STATED TASK =>
Below are some entries. Copy each line that holds the string "axes".

RAW DATA =>
★ ★ ★

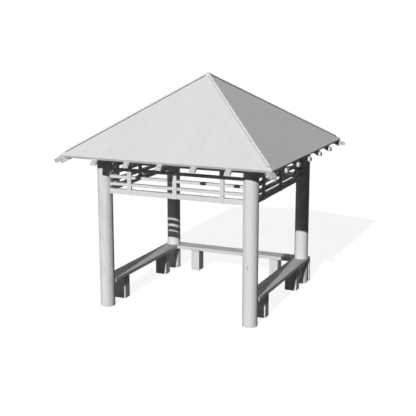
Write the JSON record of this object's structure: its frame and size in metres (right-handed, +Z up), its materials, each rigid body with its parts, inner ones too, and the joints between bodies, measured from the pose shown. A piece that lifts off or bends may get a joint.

★ ★ ★

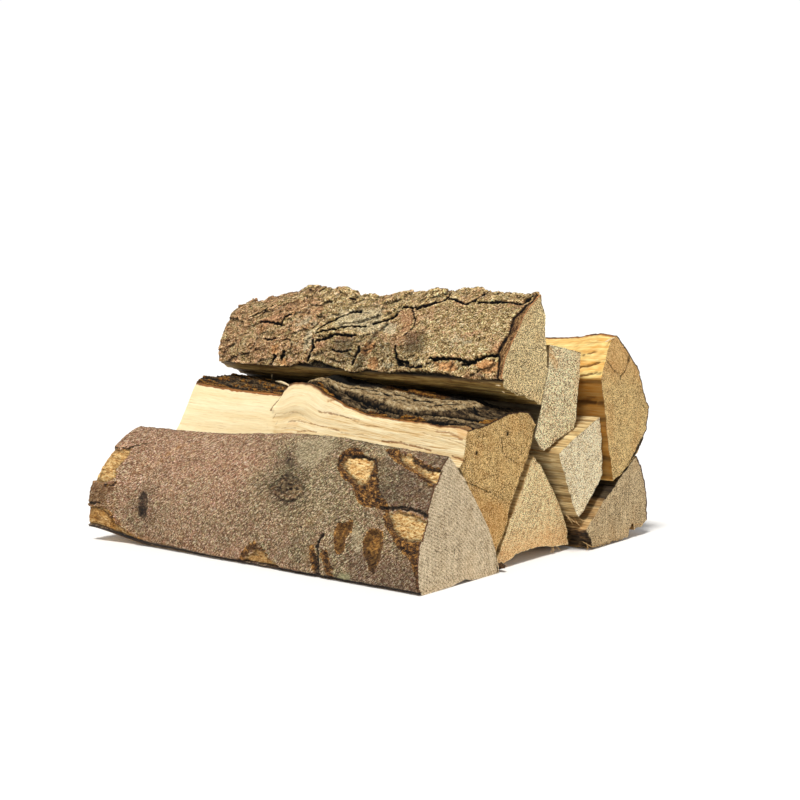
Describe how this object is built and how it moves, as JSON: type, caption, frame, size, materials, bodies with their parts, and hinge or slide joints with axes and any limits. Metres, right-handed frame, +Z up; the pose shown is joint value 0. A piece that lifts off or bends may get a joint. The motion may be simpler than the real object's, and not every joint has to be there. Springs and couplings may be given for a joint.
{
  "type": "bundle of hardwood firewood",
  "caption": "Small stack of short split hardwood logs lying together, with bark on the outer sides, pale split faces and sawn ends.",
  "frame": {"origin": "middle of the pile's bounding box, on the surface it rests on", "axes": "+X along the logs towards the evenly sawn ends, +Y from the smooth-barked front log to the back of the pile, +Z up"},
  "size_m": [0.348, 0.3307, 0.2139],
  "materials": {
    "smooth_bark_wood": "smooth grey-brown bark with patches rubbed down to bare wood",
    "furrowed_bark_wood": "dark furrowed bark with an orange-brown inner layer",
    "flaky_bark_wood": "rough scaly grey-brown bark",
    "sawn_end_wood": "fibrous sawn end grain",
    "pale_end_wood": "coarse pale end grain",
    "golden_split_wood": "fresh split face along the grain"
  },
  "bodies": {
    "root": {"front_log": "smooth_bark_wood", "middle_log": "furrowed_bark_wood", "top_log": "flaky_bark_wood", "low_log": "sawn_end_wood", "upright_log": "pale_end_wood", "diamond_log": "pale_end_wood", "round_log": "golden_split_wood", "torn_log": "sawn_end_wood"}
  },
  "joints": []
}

★ ★ ★

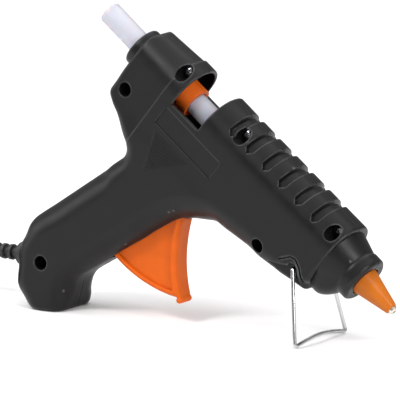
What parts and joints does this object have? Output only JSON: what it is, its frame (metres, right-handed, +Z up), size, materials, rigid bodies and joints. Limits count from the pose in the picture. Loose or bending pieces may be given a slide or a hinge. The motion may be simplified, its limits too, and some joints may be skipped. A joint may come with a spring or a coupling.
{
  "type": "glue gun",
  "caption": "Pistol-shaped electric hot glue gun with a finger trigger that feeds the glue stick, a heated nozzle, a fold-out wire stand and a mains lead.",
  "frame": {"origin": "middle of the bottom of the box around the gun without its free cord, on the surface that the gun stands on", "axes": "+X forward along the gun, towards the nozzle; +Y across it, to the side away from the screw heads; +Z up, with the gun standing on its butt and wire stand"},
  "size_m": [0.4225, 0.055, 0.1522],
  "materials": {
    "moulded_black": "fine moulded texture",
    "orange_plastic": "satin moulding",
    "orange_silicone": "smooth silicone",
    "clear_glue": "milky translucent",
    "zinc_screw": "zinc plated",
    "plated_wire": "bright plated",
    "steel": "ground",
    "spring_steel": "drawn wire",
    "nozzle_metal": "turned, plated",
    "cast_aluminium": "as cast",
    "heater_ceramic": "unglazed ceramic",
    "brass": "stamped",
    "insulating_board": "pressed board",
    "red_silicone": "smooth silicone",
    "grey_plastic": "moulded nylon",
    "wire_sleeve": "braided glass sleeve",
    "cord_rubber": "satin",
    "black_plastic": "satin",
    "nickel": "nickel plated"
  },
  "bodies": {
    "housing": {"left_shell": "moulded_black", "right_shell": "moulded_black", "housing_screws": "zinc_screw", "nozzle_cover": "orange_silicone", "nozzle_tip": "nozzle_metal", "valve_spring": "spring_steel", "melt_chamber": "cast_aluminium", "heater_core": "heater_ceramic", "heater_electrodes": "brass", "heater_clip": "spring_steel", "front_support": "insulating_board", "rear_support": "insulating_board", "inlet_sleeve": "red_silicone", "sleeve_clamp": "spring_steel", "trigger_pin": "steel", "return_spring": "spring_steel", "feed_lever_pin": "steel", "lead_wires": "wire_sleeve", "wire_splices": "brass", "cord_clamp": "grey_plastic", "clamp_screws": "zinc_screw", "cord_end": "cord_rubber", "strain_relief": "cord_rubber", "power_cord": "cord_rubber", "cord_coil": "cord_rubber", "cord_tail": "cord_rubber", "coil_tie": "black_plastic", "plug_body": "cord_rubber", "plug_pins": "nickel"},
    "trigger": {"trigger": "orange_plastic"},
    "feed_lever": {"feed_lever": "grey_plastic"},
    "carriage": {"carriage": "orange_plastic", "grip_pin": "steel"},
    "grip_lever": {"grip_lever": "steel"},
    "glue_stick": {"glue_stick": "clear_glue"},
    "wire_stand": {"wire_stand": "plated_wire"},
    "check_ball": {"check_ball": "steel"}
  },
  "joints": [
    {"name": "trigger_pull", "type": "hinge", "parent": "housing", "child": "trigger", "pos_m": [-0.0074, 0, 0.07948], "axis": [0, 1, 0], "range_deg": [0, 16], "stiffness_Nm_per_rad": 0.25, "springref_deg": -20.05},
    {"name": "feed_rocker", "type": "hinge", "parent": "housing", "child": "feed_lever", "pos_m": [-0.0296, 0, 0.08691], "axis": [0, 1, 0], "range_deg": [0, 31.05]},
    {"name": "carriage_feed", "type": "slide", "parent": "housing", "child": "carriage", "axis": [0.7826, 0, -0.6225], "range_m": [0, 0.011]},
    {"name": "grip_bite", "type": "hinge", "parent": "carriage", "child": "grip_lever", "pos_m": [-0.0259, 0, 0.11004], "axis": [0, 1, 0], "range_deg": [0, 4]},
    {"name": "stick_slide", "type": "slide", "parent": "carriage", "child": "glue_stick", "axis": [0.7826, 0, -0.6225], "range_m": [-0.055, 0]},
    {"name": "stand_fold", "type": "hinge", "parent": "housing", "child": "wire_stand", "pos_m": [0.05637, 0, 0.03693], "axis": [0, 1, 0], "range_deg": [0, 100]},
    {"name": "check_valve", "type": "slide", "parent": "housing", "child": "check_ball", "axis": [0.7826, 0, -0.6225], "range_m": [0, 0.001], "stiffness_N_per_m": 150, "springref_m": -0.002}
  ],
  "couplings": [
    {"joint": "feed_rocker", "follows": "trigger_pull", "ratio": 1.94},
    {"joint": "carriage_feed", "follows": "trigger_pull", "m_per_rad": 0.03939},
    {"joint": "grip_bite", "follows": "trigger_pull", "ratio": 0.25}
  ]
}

★ ★ ★

RESULT OF THE TASK =>
Describe how this object is built and how it moves, as JSON: type, caption, frame, size, materials, bodies with their parts, and hinge or slide joints with axes and any limits. Metres, right-handed frame, +Z up; the pose shown is joint value 0. A piece that lifts off or bends may get a joint. The motion may be simpler than the real object's, and not every joint has to be there. Springs and couplings may be given for a joint.
  "frame": {"origin": "middle of the pile's bounding box, on the surface it rests on", "axes": "+X along the logs towards the evenly sawn ends, +Y from the smooth-barked front log to the back of the pile, +Z up"},
  "frame": {"origin": "middle of the bottom of the box around the gun without its free cord, on the surface that the gun stands on", "axes": "+X forward along the gun, towards the nozzle; +Y across it, to the side away from the screw heads; +Z up, with the gun standing on its butt and wire stand"},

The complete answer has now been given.